Upon initially learning we were pregnant, I was thrilled. Sure there was a flood of other feelings, but the predominant emotion was elation. Now, as the weeks have wore on I’m less excited and more focused on survival. I feel the need to put my head down and trudge through each day until we reach Dragon's birthday.

We’ll see how it goes. I imagine this subsequent pregnancy journey will mirror grieving in that it is an uncontrollable rollercoaster of emotions. Can we please just fast-forward to January?

Sunday, July 1, 2012

An Ode to E (and All Babyloss Dads)


Like I mentioned in my Father’s Day post, I have a lot to say about my husband. Even before the tragedy of stillbirth entered our lives, I knew I had an extraordinary man. Since A’s death, I have been further awed by his openness in grieving, his composure in accepting the injustice that befell us, his fortitude to keep going and his endless patience and devotion to me as I wander lost in Griefland. This is an ode to my E, but I think it may apply to many babylost Daddies.

In those last few months, as I succumbed to the physical tolls of late pregnancy and tidal waves of hormones, E really stepped up. He was clearly exhausted, but never said as much.

Then, when it should have been over. When he should have been rewarded with his look-alike prize, the world demanded even more of him.

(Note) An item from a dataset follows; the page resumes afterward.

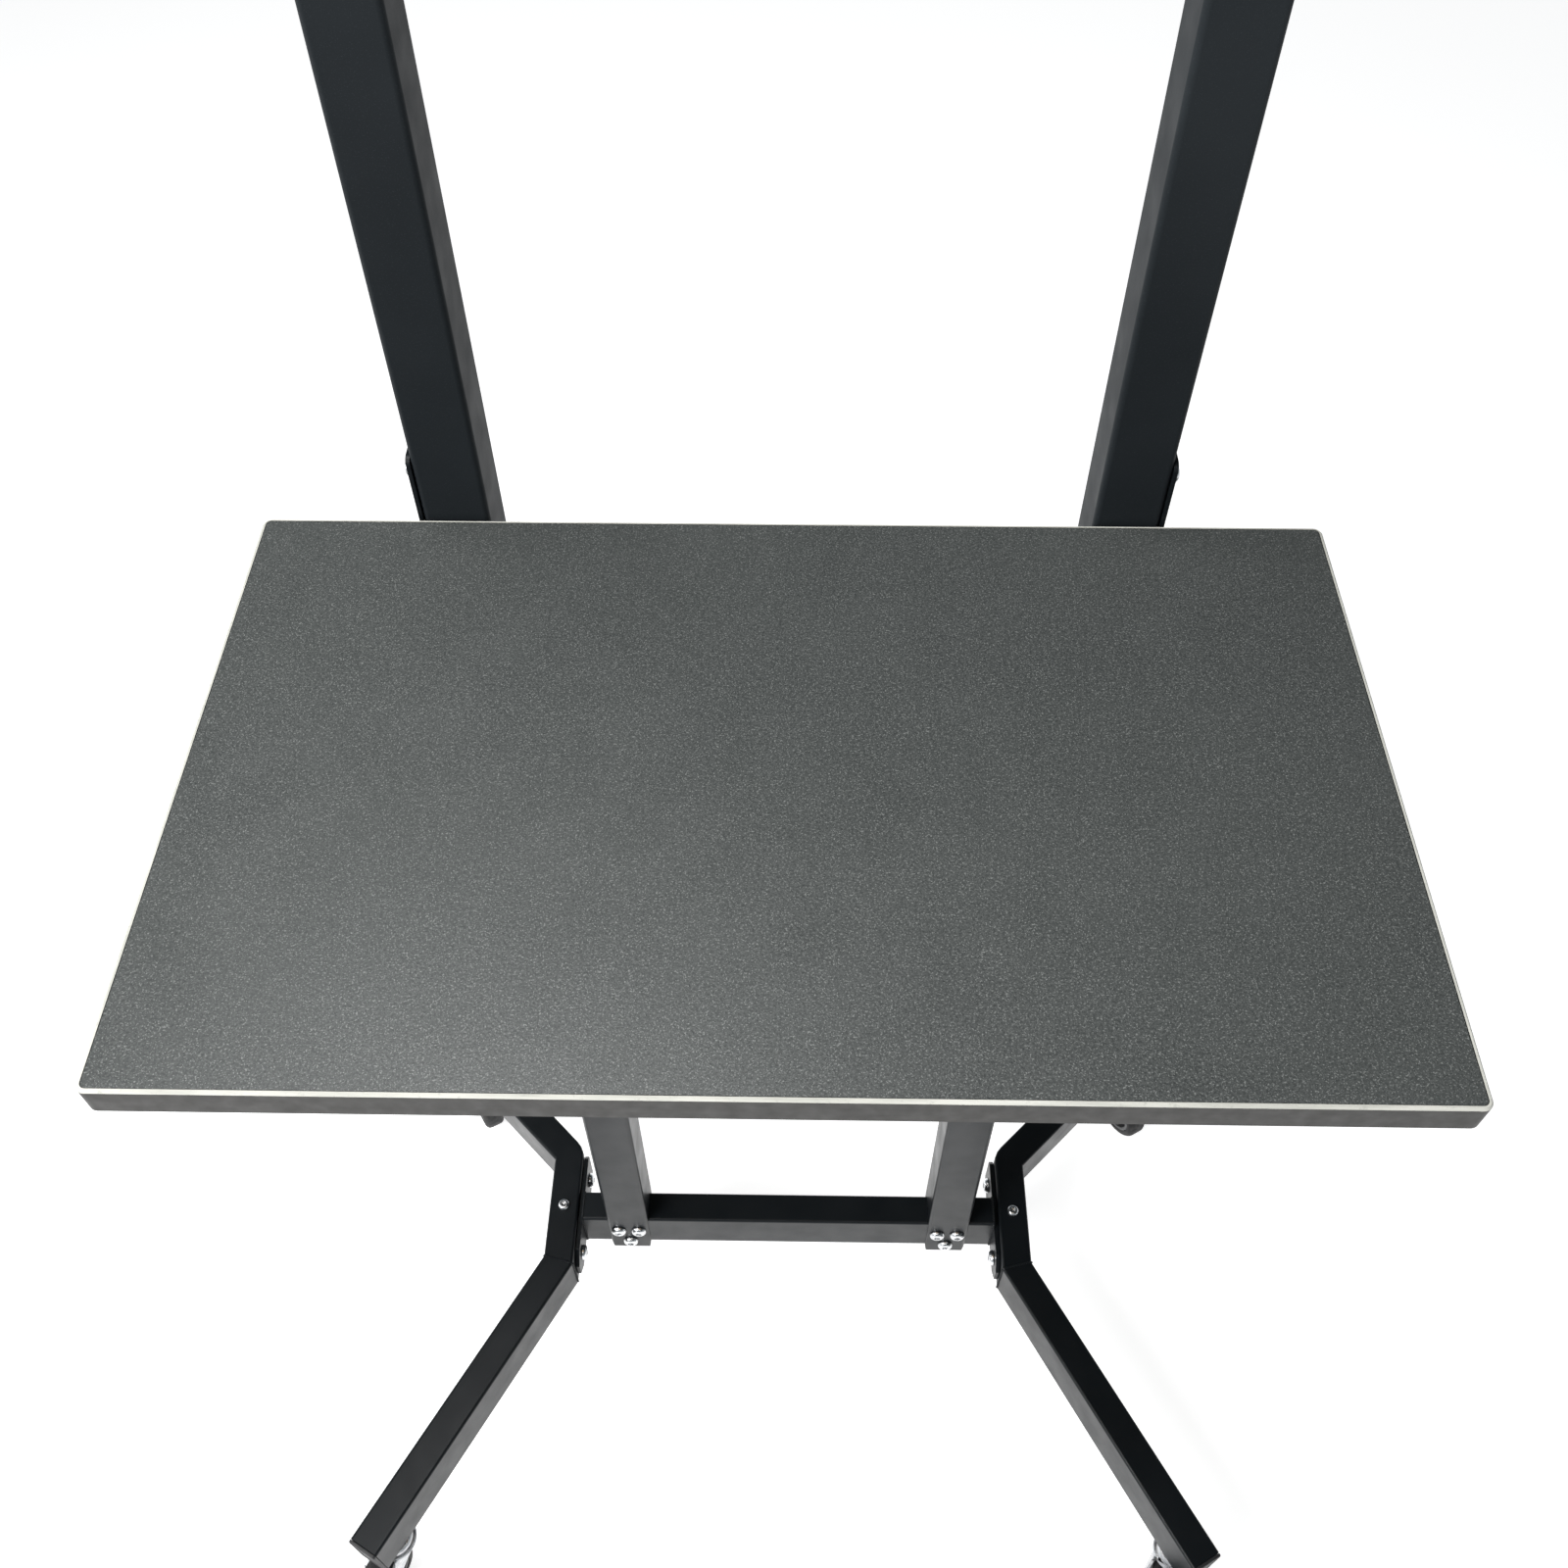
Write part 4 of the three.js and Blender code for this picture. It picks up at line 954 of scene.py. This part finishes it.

His strong, opinionated wife lie shattered at his feet incapable of making even the smallest decision. And he, utterly beat and worn out, stoops down and gingerly scoops up the broken pieces of his woman, every last deformed bit. Arms loaded with these unrecognizable shards, he cradles them and gently lays them on the bed. He does not try to fix it, to fit the pieces back together or reassemble. No, he waits. He enduringly watches as the heap of his wife slowly reforms - a flicker of her old self, the woman he fell in with, the one he married – only to crumble again. And still he keeps vigil over the crumpled pile of woman, even though his own devastation wreaks havoc inside him, his concern is for her.

He walks on eggshells as life moves forward, never quite sure what state she’ll be in that day, that hour. Sometimes he arrives home to a wife making dinner, humming along to the radio. Others, he opens the door and rushes towards the sound of her sobs. Immediately setting aside his own needs and wants, to embrace her in the only love that heals.

Time marches on. He’s had no reprieve. Exhaustion is an understatement. He is utterly burnt out from giving so much of himself, coping with his own anguish and functioning in the greater world for the both of them.

Regardless of his dried up reserves and his own need for nurturing, when he sees that wince of pain flash across her face he stops what he’s doing and comes to her. Still giving when he has nothing left to give. His dedication never wanes.

Patiently he monitors her status, absorbing the peaks and valleys; always braced for the storm. He abides.

I am so incredibly fortunate to have E as my partner. It is only with his love, patience and strength that I am surviving this. He is literally my reason for living.